I did not have a clue that 12 foot or more long Anacondas would intimidatingly share the space with me.

Marsha and I are across the street from Moulin Rouge as dusk lighting starts to claim the sky.
Is an evening at the world renowned night club worth the wait?
Don’t dare miss the answers!
Don McGregor

Steve Olle That’s where I got propositioned by a French prostitute. When I politely declined her offer, she screamed at me: “What iz zee matter with you? You no like French poo-zee?!”

Lisa Chase Yes…. it’s worth the wait

Sébastien Schenkel been living in that area, try the fish restaurant Place de Clichy and the breakfast at the Wepler Café, best milk and coffee or hot chocolate in the world, served with fresh croissants

Don McGregor Sébastien Schenkel. – we’re looking for a good place in the area for crepes.
Know one?

Sébastien Schenkel most of the creperies are in the center, crepes are a specialty from people of Britanny, and that community is not set in the North West of Paris

Jeff Runyan be wary of the fish; it’s poisson!

Don McGregor Sébastien Schenkel – The hotel said Leon de Brixelles did crepes , and Marsha managed to hike here but their specialty is mussels. They don’t do crepes, but do waffles. We’ll see. Thanks Sebastian. Don

Sébastien Schenkel waffles, fries ans mussels are typical from Belgian food, if you eat there, try their beers, Trappistes ones, made by monks since Middle Age

You may think you want to go here.

Marsha stands near the strip-tease theater across the street,
trying to entice tourists away from Moulin Rouge.
But seriously…
You don’t.
Moulin Rouge awaits only a short walk away.
Don —


Gary Lovi Thanks 4 sharing

Norma Powers Thurman · 2 mutual friends

Looks like u are have a great time.

Joe Ackerman yeah, easy on the anacondas, matey. nipples, though. nipples are good.
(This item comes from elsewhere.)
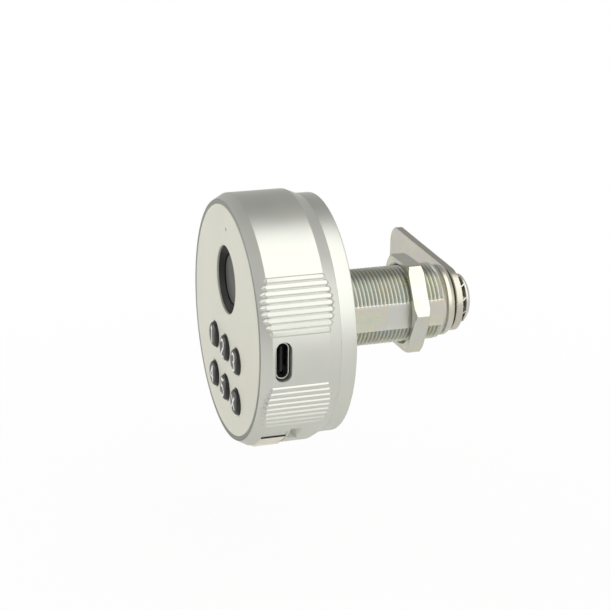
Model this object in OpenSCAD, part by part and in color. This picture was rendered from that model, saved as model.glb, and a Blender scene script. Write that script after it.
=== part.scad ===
// Fingerprint cam lock: a round keypad knob that turns a cam through a threaded barrel.
// Millimetres. The barrel axis is Y, the door plane is y = 0, the user stands on the -Y side,
// +Z is up and the charging port is on the +X side.

/* [Knob head] */
// Radius of the plain cylinder of the head
head_r = 30.6; // [24:0.1:40]
// How far the front rim and the rear base stand in from the cylinder
head_chamfer = 1.4; // [0.5:0.1:3]
// Distance from the door plane to the front face
head_depth = 23.25; // [18:0.05:32]
// Where the front chamfer meets the cylinder, from the door plane
front_edge = 20.7; // [15:0.05:30]
// Where the cylinder meets the rear chamfer, from the door plane
rear_edge = 7.1; // [5:0.05:12]
// Thickness of the fixed rear base
base_t = 3.6; // [2:0.1:6]
// Gap between the turning head and the fixed base
turn_gap = 0.3; // [0.2:0.05:0.6]
// Wall thickness of the head
wall_t = 3.6; // [2:0.1:5]
// Thickness of the floor of the head
floor_t = 2.5; // [1.5:0.1:4]

/* [Grip ribs] */
// Ribs in each group
ribs = 9; // [5:1:13]
// Angle between ribs in degrees
rib_pitch = 2.88; // [2:0.01:4]
// Angle from the port to the middle of a rib group
rib_group = 25.5; // [20:0.1:35]
// Height of a rib over the cylinder
rib_h = 0.3; // [0.1:0.05:0.8]
// Width of a rib at its foot
rib_w = 1.3; // [0.8:0.05:2]
// Width of a rib along its crest
rib_crest = 0.7; // [0.3:0.05:1.2]
// Half length of the middle rib of a group
rib_half = 8.9; // [5:0.1:9]
// How much shorter each half of an end rib is
rib_fade = 1.5; // [0:0.1:3]

/* [Face] */
// Width of the rim around the face plate
rim_w = 1.06; // [0.5:0.01:3]
// Thickness of the face plate
plate_t = 1.2; // [0.8:0.1:2]
// Height of the sensor centre over the axis
sensor_z = 10.26; // [8:0.01:14]
// Radius of the sensor opening
sensor_r = 8.3; // [6:0.05:10]
// Radius of the touch pad of the sensor
pad_r = 6.1; // [4:0.05:8]
// Depth of the touch pad under the face
pad_depth = 1.65; // [0.5:0.05:2]
// Key spacing across
key_dx = 9.62; // [8:0.01:12]
// Key spacing down
key_dz = 10.34; // [8:0.01:12]
// Height of the upper key row, under the axis
key_z = 7.08; // [5:0.01:10]
// Radius of a key cap
key_r = 3.2; // [2:0.05:4]
// How far a key dome stands over the face
key_up = 1.05; // [0.3:0.05:2]
// Key travel
key_travel = 0.4; // [0.2:0.05:0.8]
// Height of the status light over the axis
light_z = 22.85; // [20:0.01:26]
// Radius of the status light
light_r = 0.4; // [0.3:0.05:1]

/* [Port and battery] */
// Distance of the port centre from the door plane
port_y = 18.04; // [12:0.01:25]
// Long side of the port shell
port_l = 8.94; // [8.94:0.01:8.94]
// Short side of the port shell
port_w = 3.26; // [3.26:0.01:3.26]
// Half width of the battery opening
bay_x = 20.5; // [14:0.1:24]
// Front of the battery opening, from the door plane
bay_front = 20.55; // [18:0.05:24]
// Rear of the battery opening, from the door plane
bay_rear = 13.9; // [10:0.05:18]
// Diameter of the coin cell
cell_d = 24.5; // [20:0.1:30]
// Thickness of the coin cell
cell_t = 5; // [2:0.1:5]
// Gap between the cell and the bore of the head
cell_gap = 1.15; // [0.5:0.05:3]

/* [Barrel and cam] */
// Radius of the threaded barrel
barrel_r = 9.5; // [8:0.05:14]
// How deep each of the two flats cuts into the barrel
flat_depth = 0.57; // [0.3:0.01:1.5]
// End of the thread, from the door plane
thread_end = 29.6; // [20:0.1:40]
// Pitch of the thread
thread_pitch = 1; // [0.8:0.05:2]
// Depth of the thread
thread_depth = 0.5; // [0.3:0.05:0.8]
// End of the barrel, from the door plane
barrel_end = 32.8; // [22:0.1:45]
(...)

Steven Ringgenberg Don, when are you going to unveil your Toulouse Lautrec impression?

Sébastien Schenkel at 18, La Locomotive, the disco near the Moulin Rouge, was my lair

Marsha got us dance-floor tables for the Moulin Rouge dinner show.
A pertinent point to know.
You are not there for the band.
You are not there for the singers,
though both are fine.
And how many of the songs,
no matter what language they are sung in,
are American standards.
Made me feel like we were traveling off
77 Sunset Strip,
and we’d meet Efrem Zimbalist.Jr as Stu Bailey,private eye there.
Don McGregor

Garry Burbage Amazing, well done !!!!

Angelina Acosta This is on my bucket list.

Raghu Seetharaman Beautiful

There are no photos allowed once you are inside.
But remember, I am your undercover reporter.
Oh, and the man or woman who came up with selfie_extenders is probably rich right now!
I don’t know how many people had metal “selfie” extension poles thrusting up out of their hands to take illicit self portraits of themselves. But there were a lot.
Marsha Lee McGregor sits at the edge of the dance floor.
Neither us knows that the floor will disappear!
Don McGregor

I already told you, you are not there for the band or the singers, though they give some nice ambiance while you have your dinner.
A photo your not supposed to take inside the inner Santorum of Moulin Rouge. Marsha drinking ice chilled champagne.
But really, this also isn’t the reason.
You didn’t come for the food.
It would be shriveled goose in a dab of sauce, and comes with a fancy name you can’t pronounce. It’s fine.
But truly, it isn’t the reason you came to Moulin Rouge.
Don McGregor

The woman dance swims within their coils!
I don’t know what she gets paid to do this but..
It isn’t enough.
And these serpents aren’t torpid. They move with astounding speed, curling in amongst themselves.
Don McGregor

You won’t see this with your champagne and guinea goose dinner. At least, Marsha and I haven’t.
Don McGregor

Not sure how these are coming out, gang, but hope they did.
I’m sure you’ll let me know if they did.
Don McGregor

Norman Boyd All of your naughtiness are appearing here Don 😉

Don McGregor Norman Boyd naughtiness? Me?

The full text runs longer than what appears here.